[Records from a data source]
______________________________

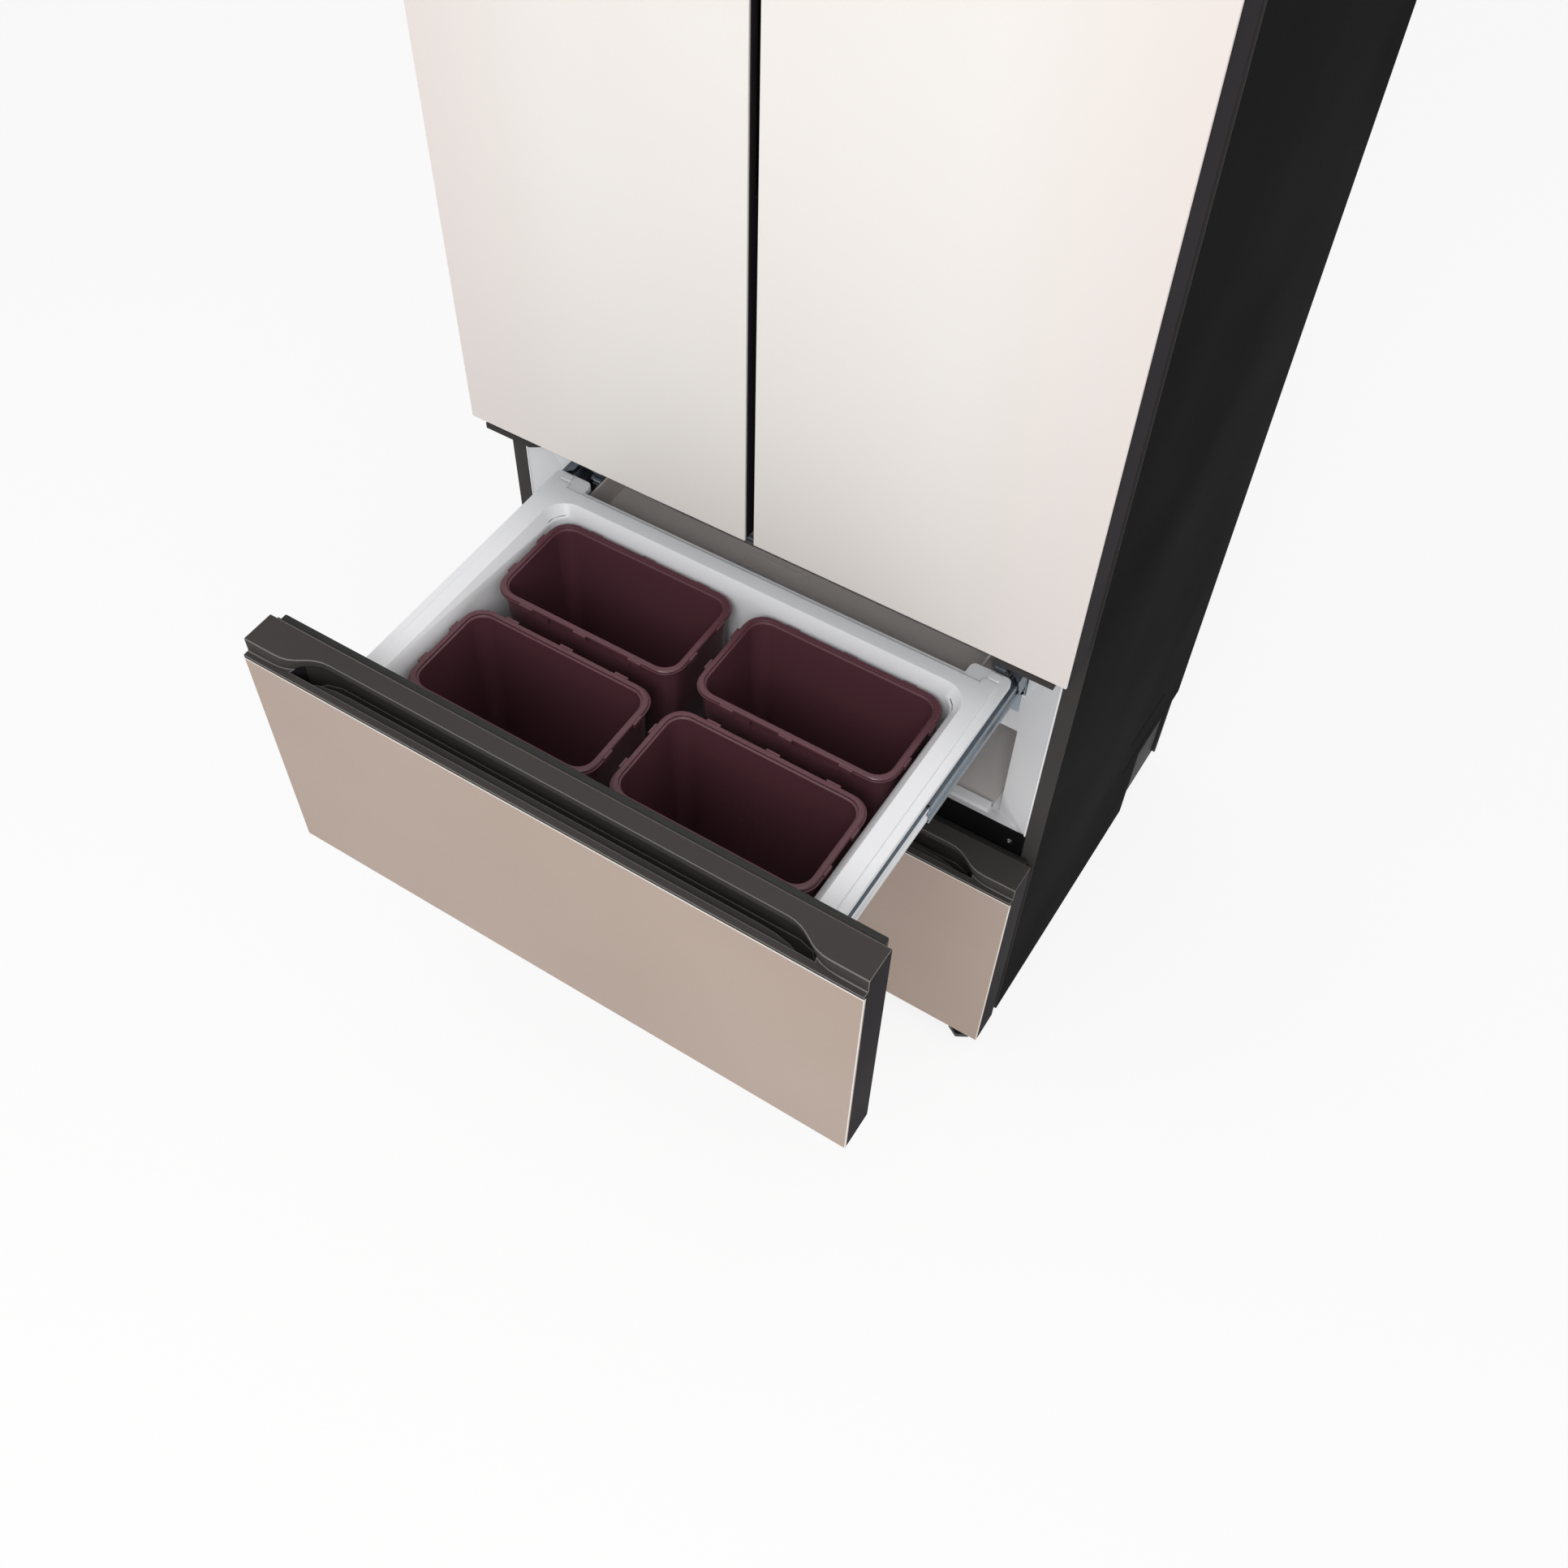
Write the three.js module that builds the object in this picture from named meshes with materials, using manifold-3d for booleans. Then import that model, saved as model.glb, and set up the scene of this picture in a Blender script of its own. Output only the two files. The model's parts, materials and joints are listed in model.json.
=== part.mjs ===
// Kimchi refrigerator: two hinged doors above two pull-out drawers, with the upper drawer standing open.
// Millimetres. X runs left to right, Y from the front to the back, Z up from the floor.
// While the group is built, y = 0 is the front face of the closed doors and drawers.
import * as THREE from 'three';
import { mergeVertices } from 'three/addons/utils/BufferGeometryUtils.js';
import Module from 'manifold-3d';

const wasm = await Module();
wasm.setup();

// Outside sizes
const width = 795;
const floorLift = 30; // floor to the lower drawer front
const lowerFrontHeight = 388.3;
const upperFrontHeight = 365.2;
const drawerGap = 21.4; // between the two drawer fronts
const doorGap = 17.7; // between the upper drawer front and the doors
const doorHeight = 1007.4;
const centreGap = 11.7; // between the two doors
const frontToCabinet = 63.8; // door face to cabinet front
const topRise = 3; // cabinet top above the door tops
const hingeCoverHeight = 20;
const drawerOpen = 416.4; // how far the upper drawer stands open

// Walls and clearances
const seatGap = 0.3; // between pieces that touch
const slideGap = 0.6; // between sliding members
const caseWall = 4; // folded sheet with its bonded foam
const flangeWidth = 21; // front fold of the outer case
const topFlange = 27;
const linerSplitRise = 13; // upper liner starts this far above the upper drawer front
const doorSideWall = 41; // outer case to upper cavity
const mullionHalf = 30;
const doorLand = 24; // door edge to upper cavity, top and bottom
const drawerLandTop = 18;
const drawerLandBottom = 13;
const cavityRearGap = 15; // slides to the back wall of the cavities
const backWall = 77.9;
const cavityRadius = 18;
const linerFloor = 20; // between the lower rail and the upper drawer cavity

// Drawer cavities
const sideWall = 73; // case side to drawer cavity
const mouthDepth = 34; // sloped mouth of a drawer cavity
const sillDepth = 16; // raised sill inside the mouth
const sillHeight = 13;
const upperFloorDrop = 6.7; // cavity floor below the upper drawer front
const lowerFloorRise = 30; // cavity floor above the lower drawer front's edge
const coolingPlateThick = 3;
const coolingPlateInset = 10;
const ledgeWidth = 42.5; // ledge under a slide
const ledgeTopDrop = 139.9; // ledge top below the drawer's top
const ledgeHeight = 67;

// Machine compartment
const machineRoof = 12; // liner above the compartment
const deckFloorGap = 5.4; // lower drawer's rear deck to that liner
const baseThick = 3.6;
const baseBottom = 21;
const notchDepth = 147.9; // cut-out at the lower back of each side
const notchTop = 177;
const sideRecess = 9;
const creaseRises = [95, 28]; // pressed lines in the sides above the cut-out
const creaseReach = 70; // in front of the cut-out
const beadInset = 90; // beads of the back panel from its ends

// Drawer fronts
const panelThick = 4;
const capRise = 25.4; // top of the cap above the panel
const trimHeight = 5.8; // lower lip in front of the finger pocket
const trimDepth = 9;
const capSetBack = 7.6; // cap's front face at its ends
const pocketSetBack = 28.5; // cap's front face along the finger pocket
const capThick = 10; // cap above the undercut
const bendStart = 44; // side edge to where the front face starts to curve
const bendEnd = 108;
const bendSlant = 8; // the curve starts this much nearer the side at its foot
const pocketDepth = 60;
const pocketBack = 44; // back of the undercut
const shelfDrop = 29.9; // shelf behind the trim below the cap
const lipSetBack = 22.5; // shelf's rear edge along the middle
const frontDepth = 51;
const innerPanelThick = 2.7;
const gasketThick = 9.2;
const gasketWidth = 11;

// Tub and containers
const rimDrop = 70.9; // rim of the tub below the drawer's top
const railCoverDrop = 90.6; // underside of the rail covers
const railCoverGap = 4.5; // rail cover to cavity wall
const railCoverWidth = 30; // with its lower outer strip
const railStripWidth = 11;
const railStripDrop = 3;
const tubWallInset = 46.5; // cavity wall to tub wall
const tubRimThick = 12;
const tubMouthDrop = 16; // depth of the sloped mouth of the tub
const tubTaper = 11.5;
const tubWall = 3;
const tubFloorGap = 46.1; // lower tub to the floor of its cavity
const tubFront = 63;
const tubDeckGap = 31; // tub wall to rear deck
const tubRearGap = 8; // lower tub to the wall of the machine compartment
const tubRadius = 28;
const mouthFlare = 10; // mouth's rear edge behind the tub wall
const rimOverhang = 25.4;
const rimStepWidth = 8; // lower step along the rear edge of the rim
const rimStepDrop = 4;
const earLength = 25.5;
const earWidth = 52.5;
const earRadius = 8;
const coverSetBack = 17; // rail cover ends this far before the ear
const containerSideGap = 6;
const containerCentreGap = 23;
const containerFrontGap = 39;
const containerRowGap = 27.5;
const containerRearGap = 6;
const containerRimDrop = 13; // container rims below the tub's rim
const containerWall = 3;
const containerTaper = 7;
const containerRimLip = 4;
const containerRimThick = 6;
const containerRadius = 26;
const containerTabWidth = 22;
const containerTabDrop = 9;
const containerNames = ['front', 'rear'];

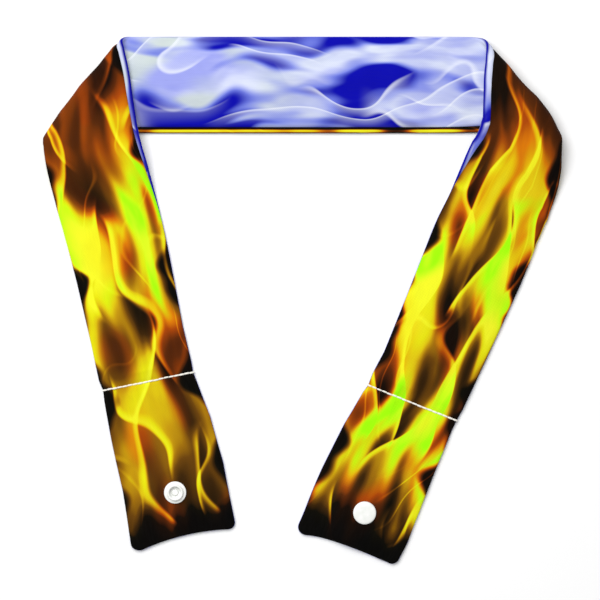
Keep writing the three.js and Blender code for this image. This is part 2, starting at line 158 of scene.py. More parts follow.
# The centre line of each arm before it is folded, walked in steps of a millimetre
WALK_STEP = 0.001
for arm in (left_arm, right_arm):
    walked = np.arange(0, arm["filled"] + arm["tab"] + WRAP_WIDTH, WALK_STEP)
    turns = np.radians(table_column(arm, "turn", walked))
    steps = np.stack([np.cos(turns), np.sin(turns)]) * WALK_STEP
    line = np.concatenate([np.zeros((2, 1)), np.cumsum(steps[:, 1:], axis=1)], axis=1)
    arm["walk"] = (walked, line[0], line[1], turns)


def thickness_at(section, across):
    reach = np.where(across > 0, section["inner"], section["outer"]) - NOSE
    share = np.minimum(np.abs(across) / reach, 1)
    return TAB_THICKNESS + (section["thickness"] - TAB_THICKNESS) * (1 - share**2)


# Places where the cloth lies a few millimetres off its pattern: the corner and the edges of the soft right
# fold sag inwards, and so do some other corners. Each is a place, the pull there and how far it spreads.
SOFT_SPOTS = (
    ((0.1400, 0.0890), (-0.0032, -0.0003), 0.012),
    ((0.1120, 0.1280), (-0.0011, -0.0012), 0.020),
    ((0.0850, 0.0740), (0.0017, 0.0), 0.020),
    ((0.0925, 0.0890), (0.0018, 0.0003), 0.008),
    ((0.0774, 0.0562), (0.0009, -0.0001), 0.010),
    ((0.1330, 0.0430), (-0.0018, 0.0006), 0.011),
    ((0.0509, -0.1420), (-0.0016, 0.0014), 0.008),
    ((-0.0031, -0.1231), (-0.0012, -0.0008), 0.007),
    ((-0.1415, 0.0890), (0.0009, -0.0002), 0.012),
)


# Where a point of the tube lies. It is given by its place along the band, across it and off the middle of
# its wall. Past the fold line the band rolls round a half cylinder and comes back on top of itself.
def lay(arm, section, along, across, offset):
    walked, line_x, line_y, turns = arm["walk"]
    turn = np.where(along > 0, np.interp(along, walked, turns), 0)
    flat_x = np.where(along > 0, np.interp(along, walked, line_x), along) - np.sin(turn) * across
    flat_y = np.where(along > 0, np.interp(along, walked, line_y), 0) + np.cos(turn) * across
    sine, cosine = math.sin(arm["angle"]), math.cos(arm["angle"])
    past = flat_x * sine + flat_y * cosine
    down = flat_x * cosine - flat_y * sine
    radius = arm["fold_lift"] / 2
    half = thickness_at(section, across) / 2
    roll = np.clip(past / radius, 0, math.pi)
    back = np.maximum(past - math.pi * radius, 0)
    reach = (radius - offset) * np.sin(roll) - back
    folded_x = HALF_MIDDLE + down * cosine + reach * sine
    folded_y = -down * sine + reach * cosine
    over = arm["fold_lift"] + (FILLED_THICKNESS + LAYER_GAP - arm["fold_lift"]) * smooth_rise(
        back, 0, FOLD_SETTLE_LENGTH)
    start = HALF_WIDTH + math.pi * radius * cosine
    lift = over * (1 - smooth_rise(-folded_y, start, start + DROP_LENGTH))
    away = np.hypot(along - arm["snap_place"], across - arm["snap_offset"])
    snap_rise = arm["snap_lift"] * (1 - smooth_rise(away, SNAP_PLATEAU, SNAP_PLATEAU + SNAP_RISE_LENGTH))
    rolled_z = half + radius * (1 - np.cos(roll)) + offset * np.cos(roll)
    x = np.where(past <= 0, HALF_MIDDLE + flat_x, folded_x)
    y = np.where(past <= 0, flat_y, folded_y)
    returned_z = lift + snap_rise + half - offset
    z = np.where(past <= 0, half + offset, np.where(back <= 0, rolled_z, returned_z))
    placed = np.stack([arm["side"] * x, y, z], axis=-1) + BAND_SHIFT
    for centre, pull, spread in SOFT_SPOTS:
        away = np.hypot(placed[..., 0] - centre[0], placed[..., 1] - centre[1])
        placed[..., :2] += np.exp(-((away / spread) ** 2))[..., None] * pull
    return placed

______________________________

### AIM OF THE TASK
Your task is to pick out every line with the string "that" and copy it.

### EXERCISE RESULT
Write the three.js module that builds the object in this picture from named meshes with materials, using manifold-3d for booleans. Then import that model, saved as model.glb, and set up the scene of this picture in a Blender script of its own. Output only the two files. The model's parts, materials and joints are listed in model.json.
const seatGap = 0.3; // between pieces that touch
const deckFloorGap = 5.4; // lower drawer's rear deck to that liner